A day after Prime Minister Benjamin Netanyahu said he would authorize the military to mount a major operation to seize Gaza City, Defense Minister Israel Katz warned that it could “turn into Rafah and Beit Hanoun,” areas largely reduced to rubble earlier in the war.

“The gates of hell will soon open on the heads of Hamas’ murderers and rapists in Gaza — until they agree to Israel’s conditions for ending the war,” Katz wrote in a post on X.

He restated Israel’s ceasefire demands: the release of all hostages and Hamas’ complete disarmament.

U.S. President Donald Trump, meanwhile, expressed frustration with Hamas’ stance in long-running ceasefire talks, suggesting the terror group was less interested in making deals to release hostages with so few left alive in captivity.

“The situation has to end. It’s extortion, and it has to end," Trump told reporters Friday. "And we’ll see what happens. I actually think (the hostages are) safer in many ways if you went in and you really went in fast and you did it.”

Netanyahu on Thursday said he had instructed officials “to begin immediate negotiations” to release hostages and end the war on Israel's terms. It was not immediately clear if that meant Israel would return to long-running talks mediated by Egypt and Qatar after Hamas said earlier this week that it accepted a new proposal from the mediators.

With ground troops already active in strategic areas, the wide-scale operation in Gaza City could start within days.

Israel says Gaza City is still a Hamas stronghold, with a network of tunnels, after several previous large-scale raids. The city is also home to hundreds of thousands of civilians, some of whom have fled from other areas, and it contains some of the territory's critical infrastructure and health facilities.

Israel could also accept the latest ceasefire proposal, which would forestall the offensive. The proposal calls for a phased deal involving hostage and prisoner exchanges and a pullback of Israeli troops, while talks continue on a longer-term cease-fire. 

Many Israelis fear an assault could doom the roughly 20 hostages who have survived captivity since Hamas’ Oct. 7, 2023, terrorist attack. Aid groups and international leaders warn that renewed fighting would worsen Gaza’s humanitarian crisis.

Netanyahu has argued that the offensive is the surest way to free captives and crush Hamas.

“These two things — defeating Hamas and releasing all our hostages — go hand in hand,” Netanyahu said Thursday while touring a command center in southern Israel.
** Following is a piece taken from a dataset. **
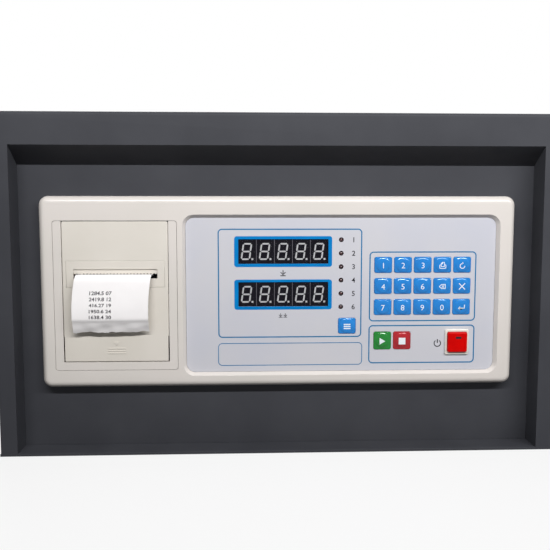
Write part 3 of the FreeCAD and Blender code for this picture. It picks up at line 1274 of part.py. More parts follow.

Since 251 people were taken hostage more than 22 months ago, ceasefire agreements and other deals have accounted for the vast majority of the 148 who were released, including the bodies of eight dead hostages.

Israel has managed to rescue only eight hostages alive and to retrieve the bodies of 49 others. Fifty hostages remain in Gaza, about 20 of whom Israel believes to be alive.